Verder zal de bijdrage aan het Terug Naar Werk Fonds steeds verschuldigd zijn in geval van een beëindiging van de arbeidsovereenkomst wegens medische overmacht.
Soepelere toegang tot progressieve werkhervatting
Een maatregel die in het kader van zowel formele als informele re-integratietrajecten heel vaak aanbevolen wordt, is de progressieve werkhervatting. De nieuwe regering wil de toegang tot progressieve werkhervatting versoepelen door te bepalen dat werknemers hiervoor niet meer de toestemming nodig hebben van de adviserend arts van de mutualiteit. Het akkoord van de behandelend arts zou voldoende zijn. Wel zal de werknemer nog steeds de adviserend arts hiervan moeten informeren zodat de ziekte-uitkeringen correct kunnen worden berekend.

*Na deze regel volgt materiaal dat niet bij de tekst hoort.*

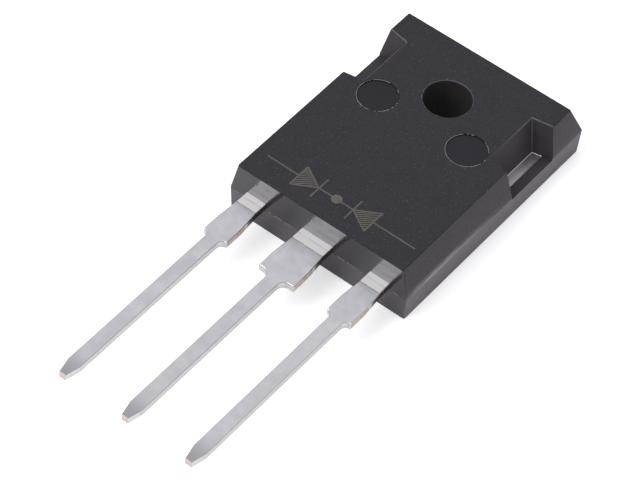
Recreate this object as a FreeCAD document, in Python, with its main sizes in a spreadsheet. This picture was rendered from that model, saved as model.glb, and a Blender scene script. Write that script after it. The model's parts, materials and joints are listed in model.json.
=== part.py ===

Tot slot zullen ook hier de regels inzake gewaarborgd loon en herval aangepast worden. Op heden is het zo dat werknemers in progressieve werkhervatting terug recht hebben op gewaarborgd loon als ze terug 100% ziek vallen na meer dan 20 weken progressieve werkhervatting. De nieuwe regering wil dit plafond afschaffen en dus terugkeren naar het oude systeem waarbij werknemers dus geen recht hebben op gewaarborgd loon als men terug ziek valt tijdens een progressieve werkhervatting.

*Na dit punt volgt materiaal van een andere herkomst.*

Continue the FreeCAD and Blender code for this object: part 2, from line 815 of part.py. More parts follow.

Uit het nieuwe regeerakkoord blijkt duidelijk dat men volop wil inzetten op de re-integratie van (langdurig) zieke werknemers. Het valt nog af te wachten of de maatregelen die de nieuwe regering in petto heeft ook in de praktijk het gewenste effect zullen hebben. We verwachten alleszins wel dat werkgevers steeds vaker geconfronteerd zullen worden met de vraag naar ander/aangepast werk (waaronder progressieve werkhervatting). We raden hiermee rekening houdend ondernemingen dan ook aan om na te gaan op welke manier de huidige functies/werkposten al dan niet aangepast kunnen worden en dit in een (collectief) re-integratiebeleid te gieten.